• **The task**
Go through the listing and copy each line with the string "which".

--- Data extract ---

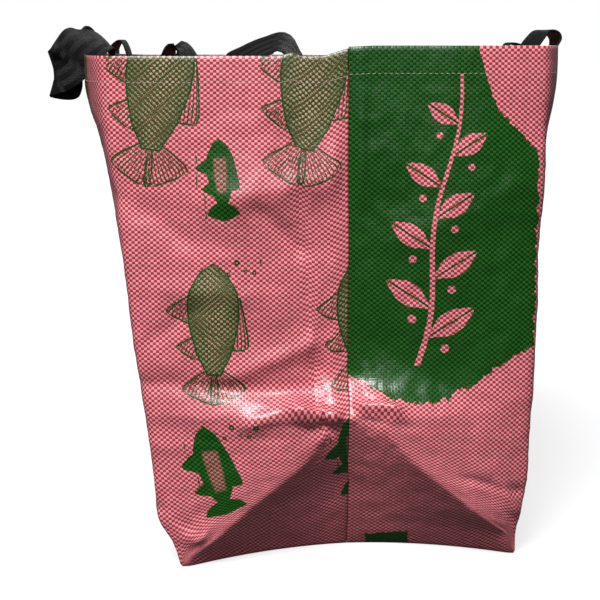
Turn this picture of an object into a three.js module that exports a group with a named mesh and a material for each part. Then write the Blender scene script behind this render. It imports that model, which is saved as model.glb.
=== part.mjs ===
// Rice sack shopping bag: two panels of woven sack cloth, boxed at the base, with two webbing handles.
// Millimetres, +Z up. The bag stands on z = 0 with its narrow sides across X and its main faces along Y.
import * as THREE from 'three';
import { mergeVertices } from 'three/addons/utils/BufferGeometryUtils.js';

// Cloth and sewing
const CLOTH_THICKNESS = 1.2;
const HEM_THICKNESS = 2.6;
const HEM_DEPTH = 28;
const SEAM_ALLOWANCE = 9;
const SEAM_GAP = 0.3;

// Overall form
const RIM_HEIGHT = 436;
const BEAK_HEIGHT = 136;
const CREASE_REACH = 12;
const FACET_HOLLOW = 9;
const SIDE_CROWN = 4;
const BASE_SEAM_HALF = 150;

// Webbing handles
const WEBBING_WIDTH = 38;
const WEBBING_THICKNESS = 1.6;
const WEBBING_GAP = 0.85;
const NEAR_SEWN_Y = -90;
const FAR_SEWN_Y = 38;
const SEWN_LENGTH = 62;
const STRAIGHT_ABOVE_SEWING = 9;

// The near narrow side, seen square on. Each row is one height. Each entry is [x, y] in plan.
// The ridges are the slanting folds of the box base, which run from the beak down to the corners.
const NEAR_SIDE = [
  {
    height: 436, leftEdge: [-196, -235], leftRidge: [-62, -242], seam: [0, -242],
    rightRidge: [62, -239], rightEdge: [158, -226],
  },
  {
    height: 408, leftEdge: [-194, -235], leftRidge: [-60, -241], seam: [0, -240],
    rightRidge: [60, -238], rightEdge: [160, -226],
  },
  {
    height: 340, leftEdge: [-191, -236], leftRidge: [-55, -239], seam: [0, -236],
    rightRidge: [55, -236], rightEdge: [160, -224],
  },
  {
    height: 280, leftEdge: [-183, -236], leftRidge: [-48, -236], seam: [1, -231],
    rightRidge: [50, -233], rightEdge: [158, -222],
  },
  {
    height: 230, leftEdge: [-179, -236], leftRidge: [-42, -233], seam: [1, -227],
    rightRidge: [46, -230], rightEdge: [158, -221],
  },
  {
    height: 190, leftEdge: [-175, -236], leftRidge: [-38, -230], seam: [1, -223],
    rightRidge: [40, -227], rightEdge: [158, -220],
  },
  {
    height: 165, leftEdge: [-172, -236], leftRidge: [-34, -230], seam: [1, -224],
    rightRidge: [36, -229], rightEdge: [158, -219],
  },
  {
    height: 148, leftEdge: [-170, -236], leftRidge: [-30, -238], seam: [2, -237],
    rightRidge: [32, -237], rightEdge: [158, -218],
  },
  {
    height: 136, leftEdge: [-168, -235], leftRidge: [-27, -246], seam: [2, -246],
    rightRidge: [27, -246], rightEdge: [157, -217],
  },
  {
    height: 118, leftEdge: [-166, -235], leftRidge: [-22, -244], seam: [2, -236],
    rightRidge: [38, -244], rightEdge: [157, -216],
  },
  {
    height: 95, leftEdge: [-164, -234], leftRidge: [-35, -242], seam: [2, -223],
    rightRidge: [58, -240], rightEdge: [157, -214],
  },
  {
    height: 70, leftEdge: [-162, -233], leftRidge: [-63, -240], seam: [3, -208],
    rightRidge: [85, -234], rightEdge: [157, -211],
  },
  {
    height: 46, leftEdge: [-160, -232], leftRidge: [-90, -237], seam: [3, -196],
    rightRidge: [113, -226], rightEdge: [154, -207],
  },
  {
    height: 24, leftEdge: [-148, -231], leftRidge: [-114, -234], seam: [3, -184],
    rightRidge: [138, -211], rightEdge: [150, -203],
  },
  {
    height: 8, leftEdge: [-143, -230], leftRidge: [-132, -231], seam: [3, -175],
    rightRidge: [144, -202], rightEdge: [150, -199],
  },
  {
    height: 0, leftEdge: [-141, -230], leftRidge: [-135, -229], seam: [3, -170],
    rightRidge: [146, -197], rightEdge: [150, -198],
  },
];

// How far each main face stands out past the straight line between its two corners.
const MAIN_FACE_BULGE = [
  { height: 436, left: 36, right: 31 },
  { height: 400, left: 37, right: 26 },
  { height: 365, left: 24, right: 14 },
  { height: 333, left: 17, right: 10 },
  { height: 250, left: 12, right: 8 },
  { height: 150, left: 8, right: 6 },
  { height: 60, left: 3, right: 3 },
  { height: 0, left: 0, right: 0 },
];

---

• **Solution to this problem**
Turn this picture of an object into a three.js module that exports a group with a named mesh and a material for each part. Then write the Blender scene script behind this render. It imports that model, which is saved as model.glb.
// The ridges are the slanting folds of the box base, which run from the beak down to the corners.